--- start ---
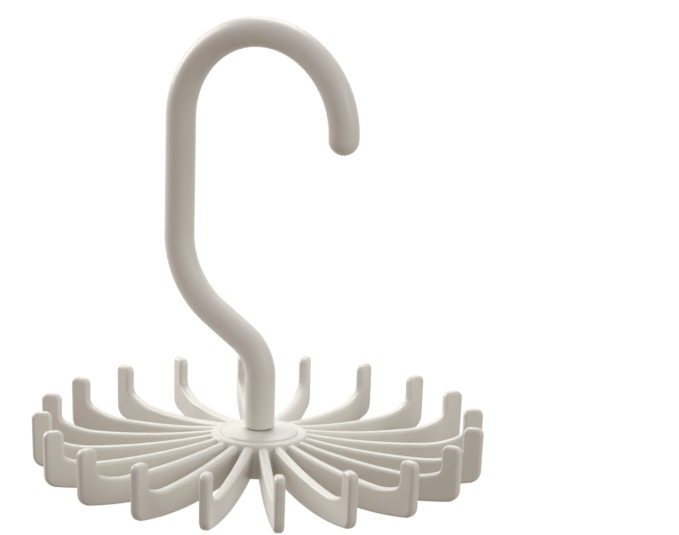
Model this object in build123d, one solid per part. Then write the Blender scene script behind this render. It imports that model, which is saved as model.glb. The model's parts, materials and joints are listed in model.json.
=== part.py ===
from build123d import *

import os
from math import cos, radians, sin, sqrt

# Revolving tie hanger, in millimetres.
# The origin is the rail seat: the point of the crown's inner side straight above the wheel's hub.
# +Z is up, the wheel turns about Z, and the hook lies in the XZ plane with its tip towards +X.

# Hook
BAR_DIAMETER = 9.3
CROWN_RADIUS = 28.8  # of the bar's centreline
STEM_OFFSET = 30.3  # from the upper stem's centreline to the wheel's axis
TIP_DROP = 1.0  # straight end, from the crown's centre height to the centre of the rounded tip
UPPER_STEM_LENGTH = 36.4
UPPER_BEND_RADIUS = 27.7
LOWER_BEND_RADIUS = 13.6
BEND_ANGLE = 57.8  # degrees that the bar leans between the two bends
LOWER_STEM_LENGTH = 15.8
SHOULDER_CHAMFER = 0.35

# Pivot at the foot of the hook
SHOULDER_WIDTH = 1.15  # step from the bar in to the pivot
BEARING_CLEARANCE = 0.05  # running fit, on the radius
NECK_CLEARANCE = 0.25  # round the pivot where it passes the cap, on the radius
SHOULDER_GAP = 0.5  # between the hook's shoulder and the cap
WASHER_PLAY = 0.1  # between the washer and the wheel

# Cap in the hub
CAP_CROWN_HEIGHT = 1.0  # from the cap's rounded edge up to its flat middle
CAP_EDGE_HEIGHT = 1.7
CAP_FLAT_MARGIN = 0.55  # of the flat middle beyond the bar
CAP_EDGE_ROUND = 0.7
CAP_STAND = 0.3  # how far the cap's edge stands above the rim
CAP_PRESS = 0.03  # press fit in the rim, on the radius

# Hub of the wheel
HUB_RADIUS = 14.9
HUB_HEIGHT = 10.9
RIM_WIDTH = 3.2  # from the outside in to the cap
SEAT_LEDGE = 0.8  # that the cap rests on, inside the rim
RIM_ROUND = 0.8
SEAT_ROUND = 0.5  # of the rim's inner edge
HUB_FLOOR = 1.6
BEARING_WALL = 2.4
RECESS_CLEARANCE = 1.5  # round the washer
RECESS_DEPTH = 3.2
HUB_FOOT_ROUND = 0.5

# Arms of the wheel
ARM_COUNT = 20
ARM_THICKNESS = 3.1
ARM_EDGE_ROUND = 1.1
WHEEL_RADIUS = 70.2  # to the fingers' outer faces, at their tops
FINGER_WIDTH = 6.2
FINGER_RISE = 6.9  # of the finger tops above the rim
FINGER_LEAN = 0.5  # how far a finger's outer face comes in at its foot
FINGER_TOP_ROUND = 2.1
FINGER_THROAT_ROUND = 2.8
HEEL_ROUND = 4.0
ROOT_DROP = 0.75  # of an arm's top edge below the rim, at the hub
SADDLE_INSET = 12.0  # from a finger in to where the arm's top edge is lowest
SADDLE_DROP = 4.2  # of that place below the rim
THROAT_DROP = 1.2  # of the top edge below the rim, at the finger
BELLY_INSET = 22.5  # from a finger in to where the arm's lower edge is lowest
BELLY_DROP = 12.8  # of that place below the rim
BELLY_CURVE = 140.0  # radius of the lower edge's sweep

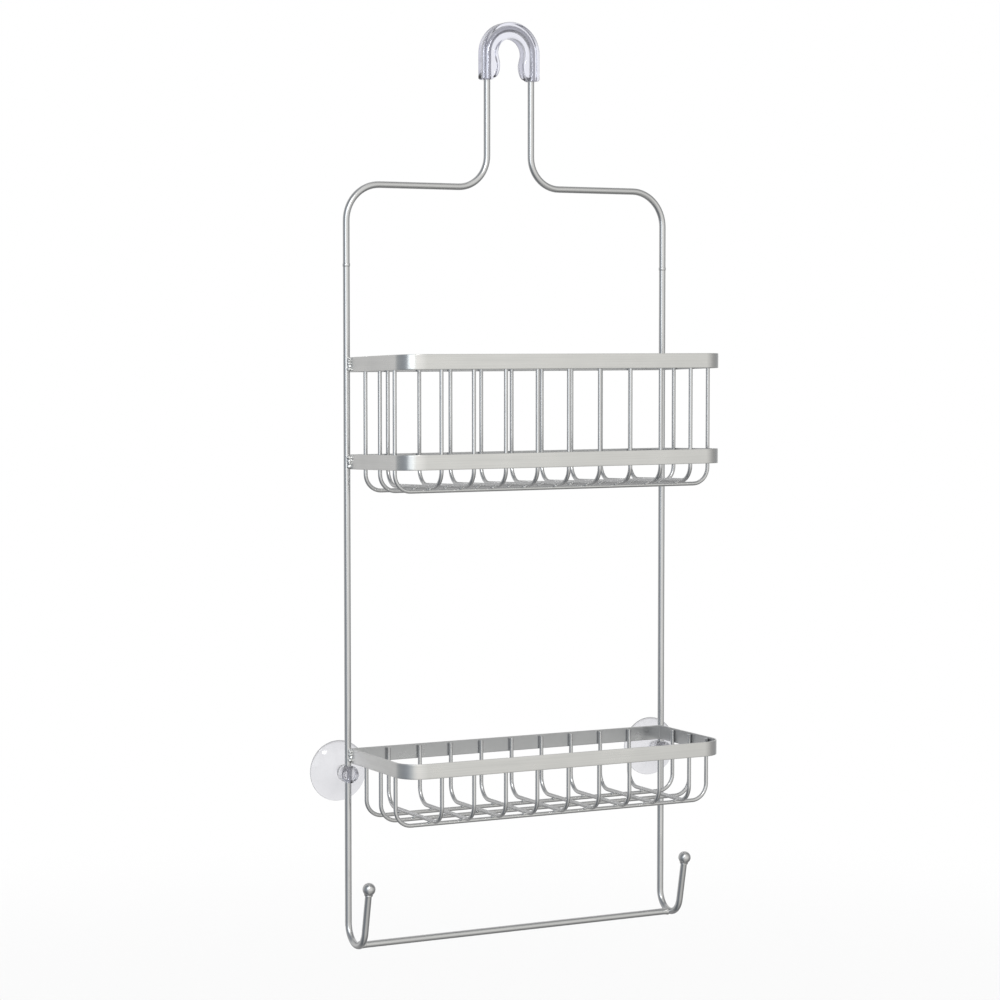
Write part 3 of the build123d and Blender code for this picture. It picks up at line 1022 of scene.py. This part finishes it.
class CADDY_OT_leg_nuggets(bpy.types.Operator):
    """Stack uneven weld lumps down the notch between each leg and each band"""

    bl_idname = "caddy.leg_nuggets"
    bl_label = "Leg Weld Nuggets"

    def execute(self, context):
        sizes = context.scene.caddy_basket
        wire_r = context.scene.caddy_frame.wire_radius
        leg_x = high("right_leg_wire")[0] - wire_r
        groups = (
            ("upper_basket_leg_welds", BANDS[:2]),
            ("lower_basket_leg_welds", BANDS[2:]),
        )
        for node, bands in groups:
            lumps = []
            for number, band in enumerate(bands):
                top, _ = band_rise(sizes, band)
                corner = high(band)[:2] - sizes.back_corner
                for _, sign in SIDES:
                    seed = 7 + 31 * number + int(sign)
                    lumps += self.stack(sizes, sign, leg_x, wire_r, corner, top, seed)
            made = piece(f"{node}_bright", lumps, weld_metal(context.scene.caddy_finish))
            place(made, "frame", "weld_metal", node)
        return {"FINISHED"}

    def stack(self, sizes, sign, leg_x, wire_r, corner, top, seed):
        """Four lumps of random size down the line where leg and band touch, moved out of the
        touching point towards the front and outside of the notch."""
        random = np.random.default_rng(seed)
        leg = np.array([sign * leg_x, 0.0])
        corner = np.array([sign * corner[0], corner[1]])
        across = (corner - leg) / np.linalg.norm(corner - leg)
        touch = leg + wire_r * across
        out = np.array([sign * abs(across[1]), -abs(across[0])])
        lumps = []
        for drop in np.linspace(0.2, 0.8, 4):
            size = random.uniform(1.25, 1.75) * MM
            shift = random.uniform(1.2, 1.9) * MM
            flat = touch + out * shift + across * random.uniform(-0.3, 0.3) * MM
            z = top - drop * sizes.band_height + random.uniform(-0.3, 0.3) * MM
            radii = (size, size, size * random.uniform(0.9, 1.25))
            lump_seed = int(random.integers(1, 9999))
            lumps.append(lump((flat[0], flat[1], z), radii, 20, 12, lump_seed, 0.16))
        return lumps


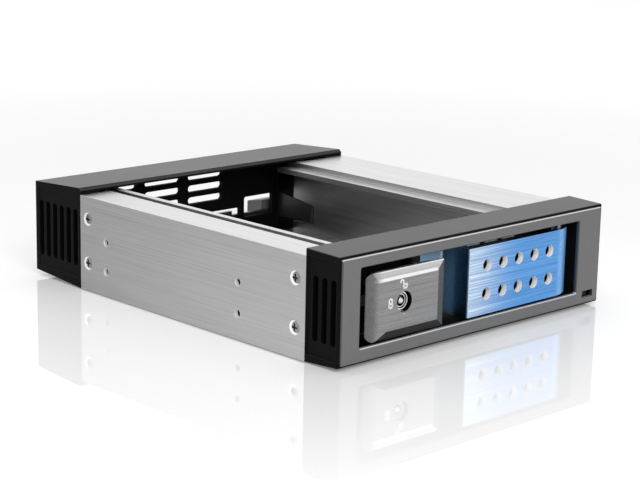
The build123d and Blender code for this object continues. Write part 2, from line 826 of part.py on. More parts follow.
--- end ---
* _Problem to work on_
Starting at the top of the data above, repeat every line exactly until the line containing "from math import cos, radians, sin, sqrt" has been given, then stop.

* _Task solution_
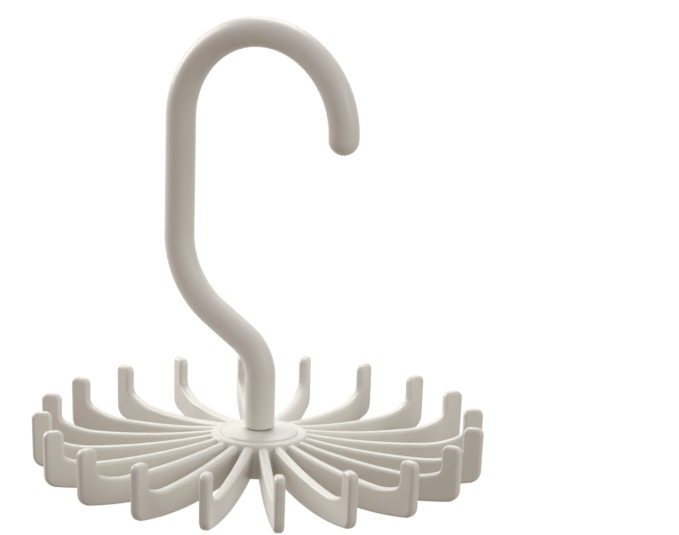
Model this object in build123d, one solid per part. Then write the Blender scene script behind this render. It imports that model, which is saved as model.glb. The model's parts, materials and joints are listed in model.json.
=== part.py ===
from build123d import *

import os
from math import cos, radians, sin, sqrt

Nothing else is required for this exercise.